**Material provided**:
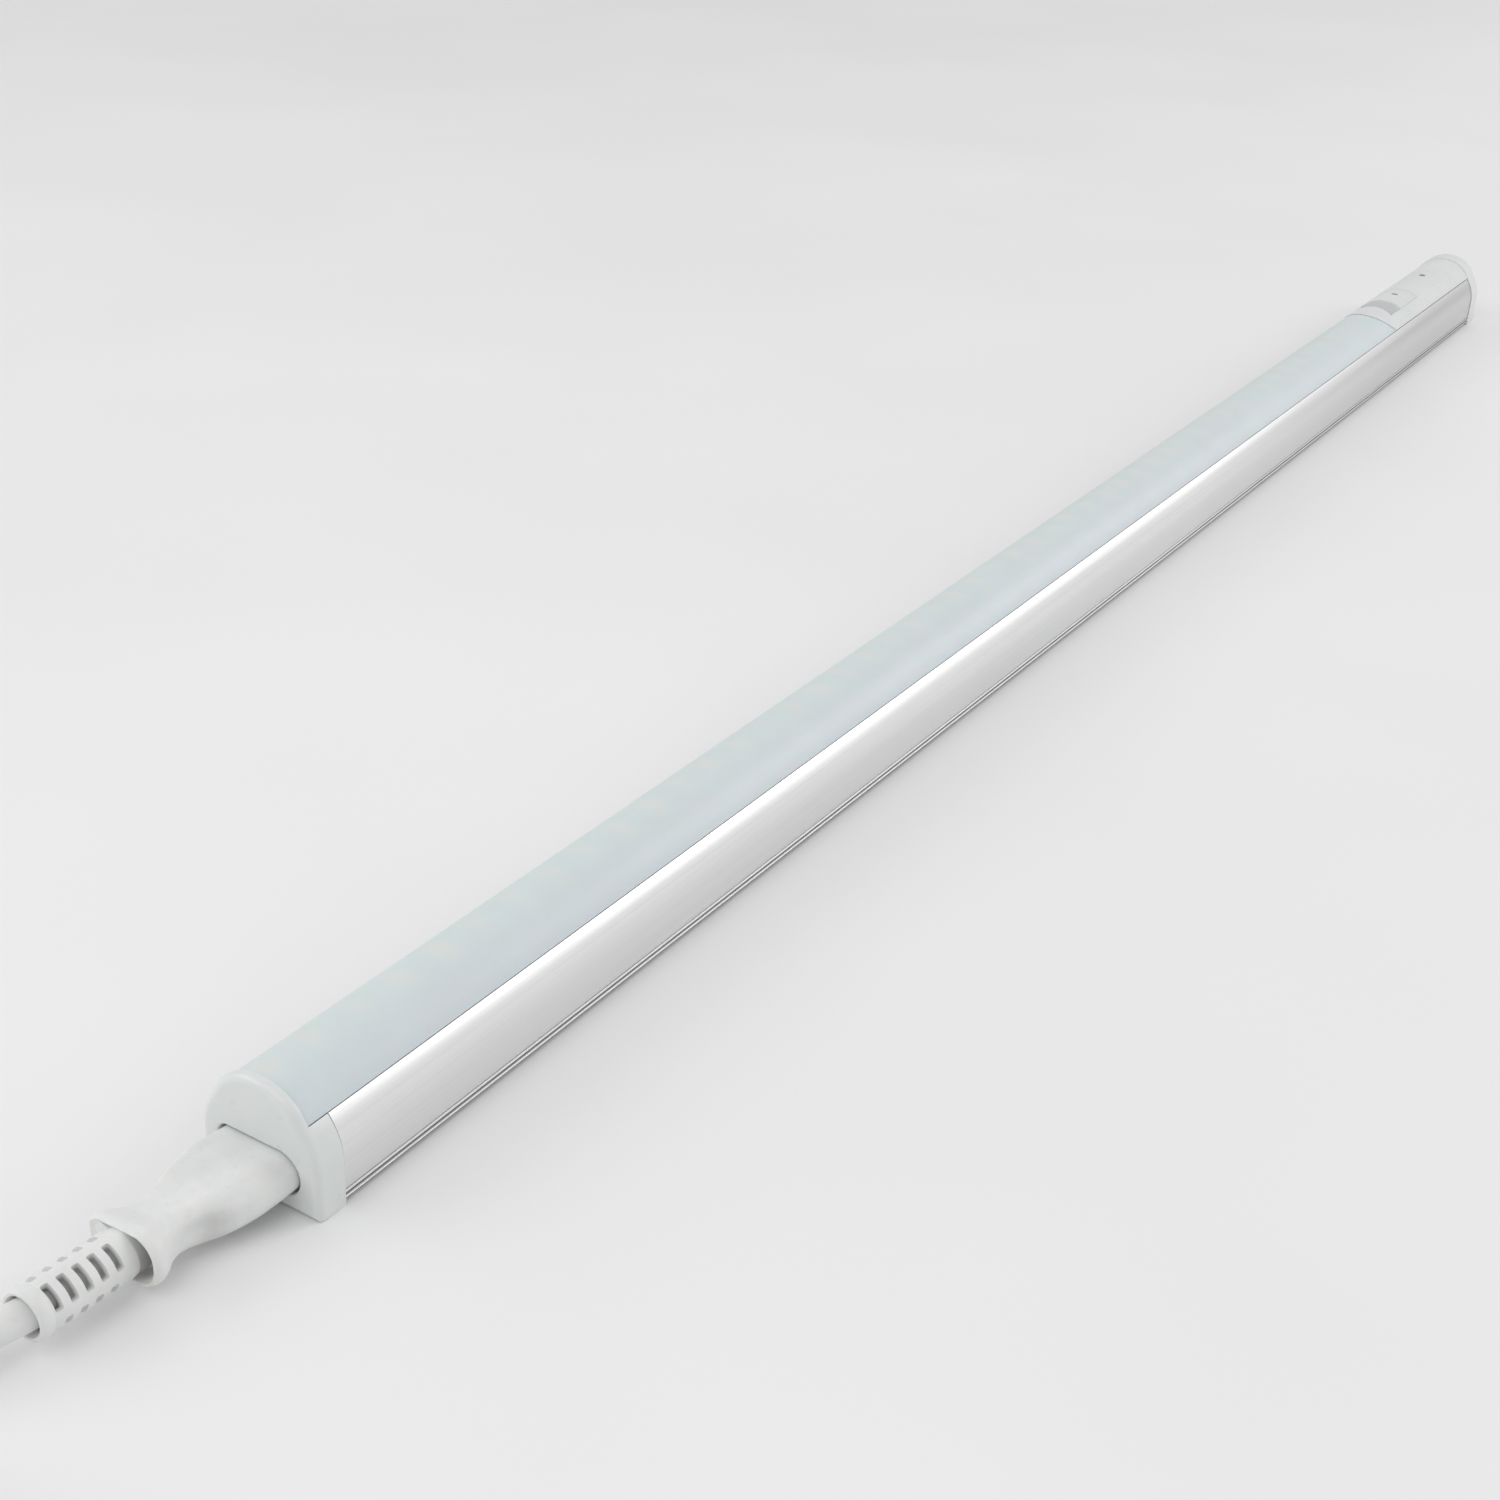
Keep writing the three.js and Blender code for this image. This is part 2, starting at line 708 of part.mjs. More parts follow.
function addSwitch() {
  add("switch_frame", switchFrame(), "whitePlastic", switchBody);
  add("switch_rocker", switchRocker(), "whitePlastic", switchBody);
  add("rocker_plunger", rockerPlunger(), "blackPlastic", switchBody);
  add("plunger_spring", plungerSpring(), "steel", switchBody);
  add("contact_lever", contactLever(), "copper", switchBody);
  add("feed_terminal", terminal(0, LEVER_Z - 0.5, -1), "brass", switchBody);
  add("load_terminal", terminal(-8, LEVER_Z - 1.15, 1), "brass", switchBody);
}

// ---------------------------------------------------------------- indicator

function addIndicator() {
  const stem = rodZ(1, indicatorX, 0, 15.4, DIFFUSER_Z + capTopR - 0.1);
  const flange = rodZ(1.9, indicatorX, 0, 18.8, 19.8);
  add("indicator_lens", join(stem, flange), "smoked");
  const board = block([indicatorX - 6, indicatorX + 6], [-4, 4], [webTop + 0.15, webTop + 1.15]);
  add("indicator_board", board, "circuitBoard");
  const led = block([indicatorX - 1.4, indicatorX + 1.4], [-1.75, 1.75], [webTop + 1.3, 14.9]);
  add("indicator_led", led, "phosphor");
}

// ---------------------------------------------------------------- lead connector

// Half width and half height of the connector at some distances out from the cap's face.
const connectorStations = [
  [-11, 7.75, 3.55],
  [0, 7.8, 3.65],
  [3, 7.8, 4],
  [7.5, 7.7, 4.4],
  [12.5, 7.1, 4.5],
  [16.5, 5.6, 4.15],
  [19.5, 5.1, 3.95],
  [22, 6, 4.4],
  [24, 7.1, 5.1],
  [25.2, 7.2, 5.2],
  [BODY_END, 5.8, 4.5],
];

function sizeAt(out) {
  const next = connectorStations.findIndex(([at]) => at >= out);
  if (next <= 0) return connectorStations[0].slice(1);
  const [a, b] = [connectorStations[next - 1], connectorStations[next]];
  const t = THREE.MathUtils.smoothstep(out, a[0], b[0]);
  return [THREE.MathUtils.lerp(a[1], b[1], t), THREE.MathUtils.lerp(a[2], b[2], t)];
}

// Everything on the lead leans a little towards +Y with its distance from the cap.
function lean(geometry) {
  const at = geometry.attributes.position;
  for (let i = 0; i < at.count; i += 1) {
    const out = Math.max(0, faceX - at.getX(i));
    at.setY(i, at.getY(i) + LEAD_YAW * out);
  }
  return geometry;
}

function cordConnector() {
  const nose = connectorStations[0][0];
  const length = BODY_END - nose;
  const body = alongX(socketOutline(0), faceX - BODY_END, faceX - nose, { steps: 26 });
  const at = body.attributes.position;
  for (let i = 0; i < at.count; i += 1) {
    const out = Math.min(length + nose, faceX - at.getX(i));
    const [w, h] = sizeAt(out - 1e-3);
    at.setY(i, (at.getY(i) * w) / SOCKET_HALF_WIDTH);
    at.setZ(i, SOCKET_Z + (at.getZ(i) * h) / SOCKET_HALF_HEIGHT);
  }
  const bores = [-1, 1].map((side) =>
    rodX(2, faceX + 0.5, faceX + 30, (side * PIN_PITCH) / 2, SOCKET_Z),
  );
  return cut(lean(body), ...bores);
}

// A sprung tube that grips one inlet pin.
function contactTube(side) {
  const outline = new THREE.Shape(arc(0, 0, 1.8, 0, 360, 12).slice(1));
  outline.holes.push(new THREE.Path(arc(0, 0, 1.4, 360, 0, 12).slice(1)));
  const y = (side * PIN_PITCH) / 2;
  return alongX(outline, faceX + 0.8, faceX + 10.6).translate(0, y, SOCKET_Z);
}

// A sleeve of rings round the cord, thicker at its mouth.
function slottedSleeve(length, r, bore, rings, mouth) {
  const pitch = (length - 3) / rings;
  const profile = [point(bore, 0), point(r, 0)];
  for (let i = 0; i < rings; i += 1) {
    const start = i * pitch;
    profile.push(point(r, start + 1.1), point(r * 0.9, start + 1.3));
    profile.push(point(r * 0.9, start + pitch - 0.3), point(r, start + pitch - 0.1));
  }
  profile.push(point(mouth, length - 2.6), point(mouth, length - 0.6));
  profile.push(point(mouth - 0.6, length), point(bore, length), point(bore, 0));
  return new THREE.LatheGeometry(profile, 16).rotateZ(Math.PI / 2);
}

function strainRelief() {
  const sleeve = slottedSleeve(RELIEF_END - RELIEF_START, RELIEF_R, CORD_R + 0.6, 5, 4.5);
  return lean(sleeve.translate(faceX - RELIEF_START, 0, SOCKET_Z));
}

// ---------------------------------------------------------------- cord

const restZ = CORD_R; // the cord's centre where it lies on the surface
const startX = faceX - RELIEF_END + 6;

// From inside the strain relief, down onto the surface and across to the hank's first run.
const runIn = [
  [startX, LEAD_YAW * 37.4, SOCKET_Z],
  [-341, 2.55, SOCKET_Z],
  [-344.5, 3.3, SOCKET_Z - 0.1],
  [-348.5, 4.8, SOCKET_Z - 0.6],
  [-353, 6.9, SOCKET_Z - 1.6],
  [-358, 9.2, SOCKET_Z - 2.8],
  [-364, 11.6, restZ + 0.4],
  [-370, 13.6, restZ + 0.1],
  [-376, 14.9, restZ + 0.2],
  [-383.6, 15.5, restZ + 0.8],
];

const hankTopZ = HANK_BASE + CORD_R + 2 * CORD_R * HANK_TURNS;
const plugZ = PLUG_HEIGHT / 2;

// From the hank's last run down to the plug, which lies in line beyond it.
const tail = [
  [hankFarX - 14.4, 15.2, hankTopZ - 0.6],
  [-523, 13.9, hankTopZ - 1.9],
  [-529, 11.3, hankTopZ - 4.2],
  [-535, 8.1, hankTopZ - 6.9],
  [-541, 5, hankTopZ - 9.4],
  [-547, 2.4, hankTopZ - 11.4],
  [-553, 0.7, plugZ + 0.4],
  [-559, 0.1, plugZ],
  [-566, 0, plugZ],
];

// The hank's outline: two end loops and the two runs between them, drawn in by the tie.
function hankOutline() {
  const outerR = LOOP_R + CORD_R;
  const pieces = 12;
  const waist = Array.from({ length: pieces - 1 }, (_, i) => {
    const t = (i + 1) / pieces;
    const pinched = PINCH * Math.sin(Math.PI * t) ** 2;
    return point(HANK_NEAR_X - HANK_RUN * t, outerR - pinched);
  });
  const back = [...waist].reverse().map((p) => point(p.x, -p.y));
  return new THREE.Shape([
    ...arc(HANK_NEAR_X, 0, outerR, -90, 90, 10),
    ...waist,
    ...arc(hankFarX, 0, outerR, 90, 270, 10),
    ...back,
  ]);
}

function hankTie() {
  const run = LOOP_R - PINCH;
  const y = run + CORD_R + 0.5;
  const middle = hankTopZ / 2 + HANK_BASE / 2 + CORD_R / 2;
  const h = middle - TIE_THICK;
  const outline = roundedRectangle(y + TIE_THICK, middle, 1.6);
  outline.holes.push(new THREE.Path(roundedRectangle(y, h, 0.3).getPoints().reverse()));
  const x = (HANK_NEAR_X + hankFarX) / 2;
  return alongX(outline, x - 4, x + 4).translate(0, 0, middle);
}

function addCord() {
  add("cord_run", tube(runIn, CORD_R, 8, 16), "softWhite");
  const hank = alongZ(hankOutline(), HANK_BASE, hankTopZ + CORD_R);
  add("cord_hank", hank, "softWhite");
  add("hank_tie", hankTie(), "blackPlastic");
  add("cord_tail", tube(tail, CORD_R, 8, 16), "softWhite");
}

// ---------------------------------------------------------------- mains plug

function mainsPlug() {
  const half = PLUG_HALF_WIDTH;
  const bevel = 2;
  const outline = new THREE.Shape([
    point(0, -6),
    point(0, 6),
    point(-8, 7.6),
    point(-18, 13.4),
    point(-24, half - bevel),
    point(-PLUG_LENGTH + bevel, half - bevel),
    point(-PLUG_LENGTH + bevel, -half + bevel),
    point(-24, -half + bevel),
    point(-18, -13.4),
    point(-8, -7.6),
  ]);
  const body = alongZ(outline, bevel, PLUG_HEIGHT - bevel, {
    bevelEnabled: true,
    bevelThickness: bevel,
    bevelSize: bevel,
    bevelSegments: 3,
  });
  const trimmed = cut(body, block([0, 10], [-20, 20], [-5, 30]));
  const holes = [-1, 1].map((side) => rodX(2.3, -PLUG_LENGTH - 2, -PLUG_LENGTH + 5, side * 9.3, plugZ));
  return cut(trimmed, ...holes).translate(plugBodyX, 0, 0);
}

function plugPin(side) {
  const profile = [
    point(0, 0),
    point(2, 0),
    point(2, PLUG_PIN_LENGTH + 3),
    point(1.2, PLUG_PIN_LENGTH + 4),
    point(0, PLUG_PIN_LENGTH + 4),
  ];
  const pin = new THREE.LatheGeometry(profile, 16).rotateZ(Math.PI / 2);
  return pin.translate(plugFaceX + 4, side * 9.3, plugZ);
}

function addPlug() {
  add("mains_plug", mainsPlug(), "softWhite");
  const relief = slottedSleeve(PLUG_RELIEF_LENGTH - 0.3, 4.4, CORD_R + 0.25, 6, 4);
  add("plug_relief", relief.rotateZ(Math.PI).translate(plugBodyX + 0.3, 0, plugZ), "softWhite");
  add("plug_pin_left", plugPin(-1), "brass");
  add("plug_pin_right", plugPin(1), "brass");
}

// ---------------------------------------------------------------- assembly

add("aluminium_channel", aluminiumChannel(), "anodised");
add("diffuser", diffuser(), "opal");
add("inlet_end_cap", inletEndCap(), "whitePlastic");
add("switch_end_cap", switchEndCap(), "whitePlastic");
add("led_board", ledBoard(), "circuitBoard");
add("led_row", ledRow(), "phosphor");
addDriver();
addWires();
addInletPins();
addSwitch();
addIndicator();
add("cord_connector", cordConnector(), "softWhite");
add("contact_tube_live", contactTube(-1), "brass");
add("contact_tube_neutral", contactTube(1), "brass");
add("strain_relief", strainRelief(), "softWhite");
addCord();
addPlug();

export default light;
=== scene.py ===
"""A slim linear LED light on a pale table: aluminium channel, opal diffuser, white caps and a mains lead.

Shapes are drawn in millimetres in the shared frame, and turned into metres when each piece is finished.
"""
import json
from math import acos, asin, atan2, copysign, cos, degrees, exp, pi, radians, sin

import bmesh
import bpy
from mathutils import Matrix, Vector


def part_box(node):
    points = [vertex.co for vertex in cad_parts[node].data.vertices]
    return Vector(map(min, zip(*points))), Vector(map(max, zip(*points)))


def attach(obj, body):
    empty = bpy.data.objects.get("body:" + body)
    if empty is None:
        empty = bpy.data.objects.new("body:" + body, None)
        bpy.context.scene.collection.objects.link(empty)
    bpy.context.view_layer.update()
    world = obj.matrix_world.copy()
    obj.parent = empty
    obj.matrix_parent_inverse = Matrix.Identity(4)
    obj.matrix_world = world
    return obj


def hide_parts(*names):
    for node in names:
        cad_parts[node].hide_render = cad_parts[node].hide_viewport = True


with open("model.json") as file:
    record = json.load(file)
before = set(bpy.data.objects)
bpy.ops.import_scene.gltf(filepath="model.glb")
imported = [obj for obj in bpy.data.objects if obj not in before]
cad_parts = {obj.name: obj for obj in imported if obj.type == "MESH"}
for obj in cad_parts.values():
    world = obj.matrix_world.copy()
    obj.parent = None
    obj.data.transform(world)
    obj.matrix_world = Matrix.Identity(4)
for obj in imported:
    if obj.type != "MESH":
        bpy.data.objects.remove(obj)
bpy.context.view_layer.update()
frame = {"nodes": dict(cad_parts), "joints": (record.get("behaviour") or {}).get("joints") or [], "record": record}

record = frame["record"]
nodes = frame["nodes"]
scene = bpy.context.scene

MM = 0.001

# ---- camera

CAMERA_AT = (-0.4856, -0.1958, 0.2189)
CAMERA_YAW = 31.27  # degrees from +X towards +Y
CAMERA_PITCH = 27.94  # downwards
CAMERA_ROLL = -2.77
CAMERA_LENS = 52.42  # on a 36 mm sensor
CAMERA_CLIP = 0.01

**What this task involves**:
Within the listing above, give again exactly every line from the line with "addWires();" through the line with "obj.matrix_world = Matrix.Identity(4)", both included, and no other line.

**Result**:
addWires();
addInletPins();
addSwitch();
addIndicator();
add("cord_connector", cordConnector(), "softWhite");
add("contact_tube_live", contactTube(-1), "brass");
add("contact_tube_neutral", contactTube(1), "brass");
add("strain_relief", strainRelief(), "softWhite");
addCord();
addPlug();

export default light;
=== scene.py ===
"""A slim linear LED light on a pale table: aluminium channel, opal diffuser, white caps and a mains lead.

Shapes are drawn in millimetres in the shared frame, and turned into metres when each piece is finished.
"""
import json
from math import acos, asin, atan2, copysign, cos, degrees, exp, pi, radians, sin

import bmesh
import bpy
from mathutils import Matrix, Vector


def part_box(node):
    points = [vertex.co for vertex in cad_parts[node].data.vertices]
    return Vector(map(min, zip(*points))), Vector(map(max, zip(*points)))


def attach(obj, body):
    empty = bpy.data.objects.get("body:" + body)
    if empty is None:
        empty = bpy.data.objects.new("body:" + body, None)
        bpy.context.scene.collection.objects.link(empty)
    bpy.context.view_layer.update()
    world = obj.matrix_world.copy()
    obj.parent = empty
    obj.matrix_parent_inverse = Matrix.Identity(4)
    obj.matrix_world = world
    return obj


def hide_parts(*names):
    for node in names:
        cad_parts[node].hide_render = cad_parts[node].hide_viewport = True


with open("model.json") as file:
    record = json.load(file)
before = set(bpy.data.objects)
bpy.ops.import_scene.gltf(filepath="model.glb")
imported = [obj for obj in bpy.data.objects if obj not in before]
cad_parts = {obj.name: obj for obj in imported if obj.type == "MESH"}
for obj in cad_parts.values():
    world = obj.matrix_world.copy()
    obj.parent = None
    obj.data.transform(world)
    obj.matrix_world = Matrix.Identity(4)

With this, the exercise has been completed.